Hal serupa juga Aan desak kepada penyelenggara negara yang selama ini kurang menjadi teladan keagamaan yang toleran. Selama ini, katanya, negara hanya “sibuk melarang” dan melakukan tindakan represif, namun tak pernah memberikan contoh bagaimana wajah Islam yang toleran dan moderat itu.
“Harusnya Jokowi dan Ma’ruf Amin lebih sering kunjungi gereja, pura, berdialog dengan pendeta, hingga uskup, sehingga warga percaya, Jokowi dan Ma’ruf Amin memang representasi Islam moderat,” katanya.

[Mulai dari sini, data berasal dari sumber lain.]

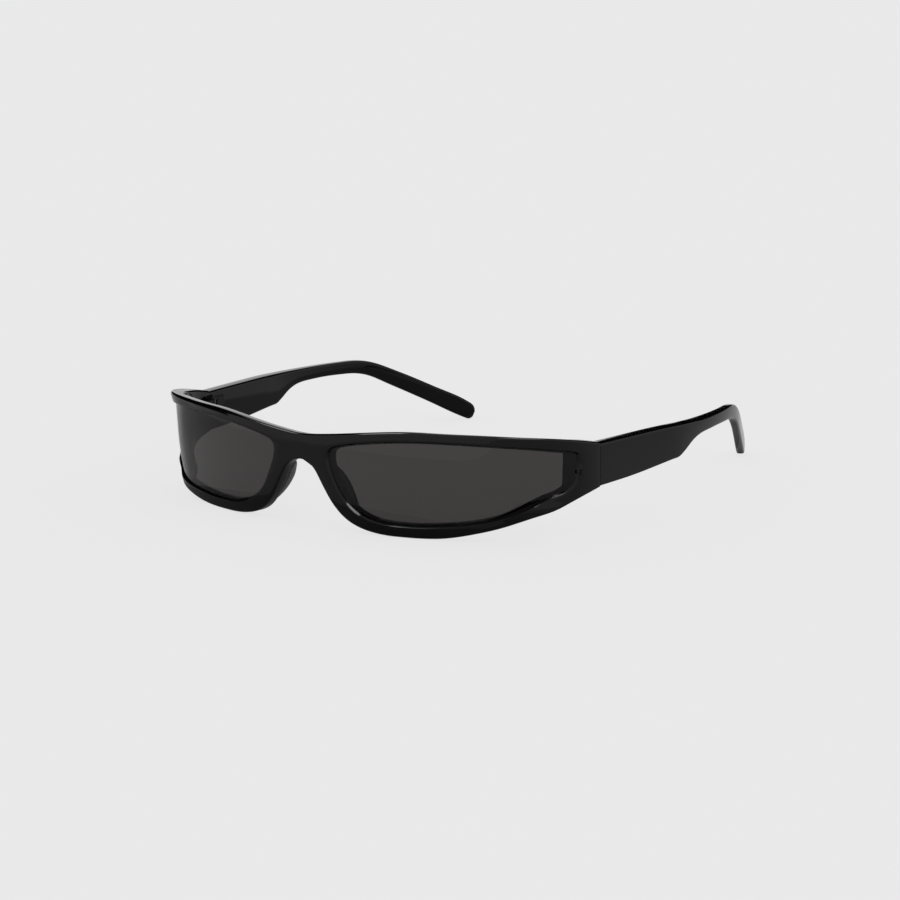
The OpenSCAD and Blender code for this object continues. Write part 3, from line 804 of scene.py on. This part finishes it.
# %% [markdown]
# Surface effects
#
# Polished black plastic is never perfectly even. It has a very slight orange peel from the mould, a breath of
# dust, and faint smudges where it was held. One node group makes all three, and each material sets how strong
# they are. A second group gives metal its fine drawn lines.


# %% Node group helpers
def new_group(name, inputs, outputs):
    group = bpy.data.node_groups.new(name, "ShaderNodeTree")
    for label, value in inputs:
        socket = group.interface.new_socket(label, in_out="INPUT", socket_type="NodeSocketFloat")
        socket.default_value = value
    for label, kind in outputs:
        group.interface.new_socket(label, in_out="OUTPUT", socket_type=kind)
    return group, group.nodes.new("NodeGroupInput"), group.nodes.new("NodeGroupOutput")


def noise(group, coordinates, scale, detail=2, roughness=0.5):
    node = group.nodes.new("ShaderNodeTexNoise")
    group.links.new(coordinates, node.inputs["Vector"])
    if isinstance(scale, (int, float)):
        node.inputs["Scale"].default_value = scale
    else:
        group.links.new(scale, node.inputs["Scale"])
    node.inputs["Detail"].default_value = detail
    node.inputs["Roughness"].default_value = roughness
    return node.outputs["Fac"]


def ranged(group, value, from_low, from_high, to_low, to_high):
    node = group.nodes.new("ShaderNodeMapRange")
    group.links.new(value, node.inputs["Value"])
    for label, number in zip(("From Min", "From Max", "To Min", "To Max"), (from_low, from_high, to_low, to_high)):
        node.inputs[label].default_value = number
    return node.outputs["Result"]


def sum_of(group, operation, a, b):
    node = group.nodes.new("ShaderNodeMath")
    node.operation = operation
    for socket, value in zip(node.inputs, (a, b)):
        if isinstance(value, (int, float)):
            socket.default_value = value
        else:
            group.links.new(value, socket)
    return node.outputs[0]


# %% Moulded surface group
moulded, inside, outside = new_group(
    "moulded surface",
    [("Base Roughness", 0.08), ("Smudge", 0.1), ("Peel", 1.0), ("Dust", 0.3)],
    [("Roughness", "NodeSocketFloat"), ("Dust Mask", "NodeSocketFloat"), ("Normal", "NodeSocketVector")])
place = moulded.nodes.new("ShaderNodeTexCoord").outputs["Object"]
smudge = ranged(moulded, noise(moulded, place, 90, 4, 0.6), 0.45, 0.75, 0, 1)
rough = sum_of(moulded, "ADD", inside.outputs["Base Roughness"], sum_of(moulded, "MULTIPLY", smudge, inside.outputs["Smudge"]))
moulded.links.new(rough, outside.inputs["Roughness"])
specks = ranged(moulded, noise(moulded, place, 4200, 1, 0.5), 0.74, 0.8, 0, 1)
patches = ranged(moulded, noise(moulded, place, 160, 3, 0.6), 0.4, 0.7, 0.2, 1)
dust = sum_of(moulded, "MULTIPLY", sum_of(moulded, "MULTIPLY", specks, patches), inside.outputs["Dust"])
moulded.links.new(dust, outside.inputs["Dust Mask"])
peel = moulded.nodes.new("ShaderNodeBump")
peel.inputs["Distance"].default_value = 0.00001
moulded.links.new(inside.outputs["Peel"], peel.inputs["Strength"])
moulded.links.new(noise(moulded, place, 420, 2, 0.4), peel.inputs["Height"])
moulded.links.new(peel.outputs["Normal"], outside.inputs["Normal"])
print("Group", moulded.name, "has", len(moulded.nodes), "nodes")

# %% Drawn metal group
drawn, inside, outside = new_group(
    "drawn metal", [("Base Roughness", 0.25), ("Lines", 0.2)],
    [("Roughness", "NodeSocketFloat"), ("Shade", "NodeSocketFloat"), ("Normal", "NodeSocketVector")])
stretch = drawn.nodes.new("ShaderNodeMapping")
stretch.inputs["Scale"].default_value = (1, 1, 14)
drawn.links.new(drawn.nodes.new("ShaderNodeTexCoord").outputs["Object"], stretch.inputs["Vector"])
lines = noise(drawn, stretch.outputs["Vector"], 900, 3, 0.6)
rough = sum_of(drawn, "ADD", inside.outputs["Base Roughness"], sum_of(drawn, "MULTIPLY", lines, inside.outputs["Lines"]))
drawn.links.new(rough, outside.inputs["Roughness"])
drawn.links.new(ranged(drawn, lines, 0.3, 0.7, 0.85, 1), outside.inputs["Shade"])
scratch = drawn.nodes.new("ShaderNodeBump")
scratch.inputs["Distance"].default_value = 0.000004
scratch.inputs["Strength"].default_value = 0.6
drawn.links.new(lines, scratch.inputs["Height"])
drawn.links.new(scratch.outputs["Normal"], outside.inputs["Normal"])

# %% [markdown]
# Materials
#
# The frame is black through and through, and what is seen of it is gloss: a dim picture of the floor and of the
# lamps. The lens is a clear grey plastic. The pads are the same plastic as the frame, a little less polished; their
# lighter base colour is a painted sheen for the bright surroundings they mirror.


# %% Materials
def new_material(name):
    material = bpy.data.materials.new(name)
    material.use_nodes = True
    return material, material.node_tree.nodes["Principled BSDF"], material.node_tree


def moulded_plastic(name, color, dust_color, roughness, smudge, peel, dust, specular):
    material, shader, tree = new_material(name)
    skin = tree.nodes.new("ShaderNodeGroup")
    skin.node_tree = moulded
    for label, value in (("Base Roughness", roughness), ("Smudge", smudge), ("Peel", peel), ("Dust", dust)):
        skin.inputs[label].default_value = value
    mix = tree.nodes.new("ShaderNodeMix")
    mix.data_type = "RGBA"
    mix.inputs["A"].default_value = (*color, 1)
    mix.inputs["B"].default_value = (*dust_color, 1)
    tree.links.new(skin.outputs["Dust Mask"], mix.inputs["Factor"])
    tree.links.new(mix.outputs["Result"], shader.inputs["Base Color"])
    tree.links.new(skin.outputs["Roughness"], shader.inputs["Roughness"])
    tree.links.new(skin.outputs["Normal"], shader.inputs["Normal"])
    shader.inputs["Specular IOR Level"].default_value = specular
    return material, shader


frame_black, _ = moulded_plastic("polished black plastic", (0.0022, 0.0022, 0.0022), (0.05, 0.05, 0.05),
                                 0.07, 0.08, 0.35, 0.35, 0.22)
# The pads' base colour, lighter than the frame's black, is painted sheen for the bright surroundings they mirror.
pad_black_painted_sheen, _ = moulded_plastic("satin black plastic with painted sheen", (0.036, 0.036, 0.036), (0.05, 0.05, 0.05),
                               0.18, 0.1, 0.3, 0.3, 0.5)
lens_smoke, lens_shader = moulded_plastic("smoke lens", (0.052, 0.049, 0.048), (0.06, 0.06, 0.06),
                                          0.0, 0.02, 0.04, 0.2, 0.1)
lens_shader.inputs["Transmission Weight"].default_value = 1
lens_shader.inputs["IOR"].default_value = 1.3


def drawn_metal(name, color, roughness):
    material, shader, tree = new_material(name)
    skin = tree.nodes.new("ShaderNodeGroup")
    skin.node_tree = drawn
    skin.inputs["Base Roughness"].default_value = roughness
    mix = tree.nodes.new("ShaderNodeMix")
    mix.data_type = "RGBA"
    mix.inputs["A"].default_value = tuple(0.7 * c for c in color) + (1,)
    mix.inputs["B"].default_value = (*color, 1)
    tree.links.new(skin.outputs["Shade"], mix.inputs["Factor"])
    tree.links.new(mix.outputs["Result"], shader.inputs["Base Color"])
    tree.links.new(skin.outputs["Roughness"], shader.inputs["Roughness"])
    tree.links.new(skin.outputs["Normal"], shader.inputs["Normal"])
    shader.inputs["Metallic"].default_value = 1
    return material


steel = drawn_metal("drawn steel", (0.58, 0.58, 0.6), 0.24)
black_lacquer, _ = moulded_plastic("black lacquer on metal", (0.006, 0.006, 0.006), (0.05, 0.05, 0.05),
                                   0.12, 0.1, 0.3, 0.3, 0.24)

# %% [markdown]
# Dress the pieces
#
# Each new piece takes the place of its working solid and moves with the same body. The hinge leaves, rivets, screws
# and core wires keep their solids; the core wires get the steel and the rest a black lacquer.

# %% Put pieces on their bodies
finish_piece(front, "front", "frame_front", frame_black)
finish_piece(lens_left, "front", "lens_left", lens_smoke)
finish_piece(lens_right, "front", "lens_right", lens_smoke)
finish_piece(pad_left, "front", "nose_pad_left", pad_black_painted_sheen)
finish_piece(pad_right, "front", "nose_pad_right", pad_black_painted_sheen)
finish_piece(temple_left, "arm_left", "temple_left", frame_black)
finish_piece(temple_right, "arm_right", "temple_right", frame_black)
for name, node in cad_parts.items():
    if name.startswith(("hinge", "front_rivets", "temple_rivets", "core_wire")):
        for material_slot in node.material_slots:
            material_slot.material = steel if name.startswith("core_wire") else black_lacquer

# %% [markdown]
# Floor, backdrop and light
#
# The photograph is a plain studio picture on white. The floor is pale and nearly fills itself with light, so that
# only a soft trace of shadow stays. Two soft lamps hang over the glasses, one on each side, and draw short bright
# lines along the rounded edges. A dark card far behind, which only the gloss sees, is painted shade: it keeps the top
# faces black, as the unlit end of a studio does. A second dark sheet on the left is painted shade as well and keeps
# the far side of the front black. A grey disc, also seen only in the gloss, is painted shade for the shaded floor
# under the glasses, which their lower faces mirror.

# %% World
world = bpy.data.worlds.new("studio")
bpy.context.scene.world = world
world.use_nodes = True
sky = world.node_tree
background = sky.nodes["Background"]
BACKDROP = (0.855, 0.855, 0.855, 1)
rays = sky.nodes.new("ShaderNodeLightPath")
seen = sky.nodes.new("ShaderNodeMath")
seen.operation = "MAXIMUM"
sky.links.new(rays.outputs["Is Camera Ray"], seen.inputs[0])
sky.links.new(rays.outputs["Is Transmission Ray"], seen.inputs[1])
seen_more = sky.nodes.new("ShaderNodeMath")
seen_more.operation = "MAXIMUM"
sky.links.new(seen.outputs[0], seen_more.inputs[0])
sky.links.new(rays.outputs["Is Glossy Ray"], seen_more.inputs[1])
tint = sky.nodes.new("ShaderNodeMix")
tint.data_type = "RGBA"
tint.inputs["A"].default_value = (0.7, 0.7, 0.7, 1)
tint.inputs["B"].default_value = BACKDROP
sky.links.new(seen_more.outputs[0], tint.inputs["Factor"])
sky.links.new(tint.outputs["Result"], background.inputs["Color"])

# %% Floor
bpy.ops.object.select_all(action="DESELECT")
bpy.ops.mesh.primitive_plane_add(size=12, location=(0, 0, 0))
floor = bpy.context.object
floor.name = "floor"
floor_paint, floor_shader, tree = new_material("pale floor")
floor_shader.inputs["Base Color"].default_value = (0.85, 0.85, 0.85, 1)
floor_shader.inputs["Roughness"].default_value = 0.9
floor_shader.inputs["Specular IOR Level"].default_value = 0
glow = tree.nodes.new("ShaderNodeEmission")
glow.inputs["Color"].default_value = BACKDROP
blend = tree.nodes.new("ShaderNodeMixShader")
path = tree.nodes.new("ShaderNodeLightPath")
either = tree.nodes.new("ShaderNodeMath")
either.operation = "MAXIMUM"
tree.links.new(path.outputs["Is Camera Ray"], either.inputs[0])
tree.links.new(path.outputs["Is Transmission Ray"], either.inputs[1])
share = tree.nodes.new("ShaderNodeMath")
share.operation = "MULTIPLY"
share.inputs[1].default_value = 0.85
tree.links.new(either.outputs[0], share.inputs[0])
tree.links.new(share.outputs[0], blend.inputs["Fac"])
tree.links.new(floor_shader.outputs["BSDF"], blend.inputs[1])
tree.links.new(glow.outputs["Emission"], blend.inputs[2])
tree.links.new(blend.outputs["Shader"], tree.nodes["Material Output"].inputs["Surface"])
floor.data.materials.append(floor_paint)


# %% Lamps
def soft_lamp(name, place, aim, width, height, radiance, diffuse=True):
    lamp = bpy.data.objects.new(name, bpy.data.lights.new(name, "AREA"))
    bpy.context.scene.collection.objects.link(lamp)
    lamp.data.shape = "RECTANGLE"
    lamp.data.size = width
    lamp.data.size_y = height
    lamp.data.energy = radiance * math.pi * width * height
    lamp.location = place
    lamp.rotation_euler = (Vector(aim) - Vector(place)).to_track_quat("-Z", "Y").to_euler()
    lamp.visible_diffuse = diffuse
    return lamp


soft_lamp("left lamp", (-0.545, -0.475, 1), (-0.545, -0.475, 0), 0.37, 0.55, 9, diffuse=False)
soft_lamp("right lamp", (0.475, -0.025, 1), (0.475, -0.025, 0), 0.55, 0.65, 9, diffuse=False)

# %% Sheets of painted shade that only the gloss sees
def matt_paint(name, grey):
    paint, shader, _ = new_material(name)
    shader.inputs["Base Color"].default_value = (grey, grey, grey, 1)
    shader.inputs["Roughness"].default_value = 1
    shader.inputs["Specular IOR Level"].default_value = 0
    return paint


def gloss_only(card, name, paint):
    """Makes a sheet of painted shade that only the gloss of the glasses sees."""
    card.name = name
    card.data.materials.append(paint)
    card.visible_camera = False
    card.visible_transmission = False
    card.visible_diffuse = False
    card.visible_shadow = False


# A black sheet of painted shade, standing for the unlit end of the studio in the gloss.
def painted_shade_sheet(name, middle, facing, width, height):
    bpy.ops.object.select_all(action="DESELECT")
    bpy.ops.mesh.primitive_plane_add(size=1, location=(0, 0, 0))
    card = bpy.context.object
    across = Vector((0, 0, 1)).cross(facing)
    turn = Matrix((across, (0, 0, 1), facing)).transposed().to_4x4()
    card.matrix_world = Matrix.Translation(middle) @ turn @ Matrix.Diagonal((width, height, 1, 1))
    gloss_only(card, name, painted_shade_black)


# The black sheets below are painted shade that darkens what the gloss of the glasses mirrors.
painted_shade_black = matt_paint("matt black painted shade", 0.002)
away = -Vector((back.x, back.y, 0)).normalized()
SHADE_FROM, SHADE_TO = (1.6 * math.tan(math.radians(a)) for a in (5.5, 55))
SHADE_LEFT, SHADE_RIGHT = 0.12, 3
painted_shade_sheet("painted shade behind", away * 1.6 + level_right * (SHADE_LEFT + SHADE_RIGHT) / 2 + Vector((0, 0, (SHADE_FROM + SHADE_TO) / 2)),
          -away, SHADE_RIGHT - SHADE_LEFT, SHADE_TO - SHADE_FROM)
painted_shade_sheet("painted shade on the left", Vector((-1.5, 0.3, 1.01)), Vector((1, 0, 0)), 2.4, 1.77)

# %% Painted floor shade a hair above the floor
# A grey disc that only the gloss sees: painted shade for the shaded floor under the glasses.
floor_shade_grey = matt_paint("grey painted floor shade", 0.46)
bpy.ops.object.select_all(action="DESELECT")
bpy.ops.mesh.primitive_circle_add(vertices=96, radius=0.085, fill_type="NGON", location=(0, 0, 0.0003))
gloss_only(bpy.context.object, "painted shade under the glasses", floor_shade_grey)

Wakil Menteri Agama Zainut Tauhid sepakat terkait peran para pemuka agama. “Di sinilah peran pentingnya pimpinan ormas Islam, ulama, dan kiai. Memberikan pencerahan agar masyarakat memiliki pemahaman keagamaan yang komprehensif,” katanya. Ia meminta mereka memberikan penjelasan bahwa ayat suci tidak dapat ditafsirkan secara tekstual, sebab menjalankan agama tanpa melihat konteks hanya melahirkan agama yang sempit dan ekstrem.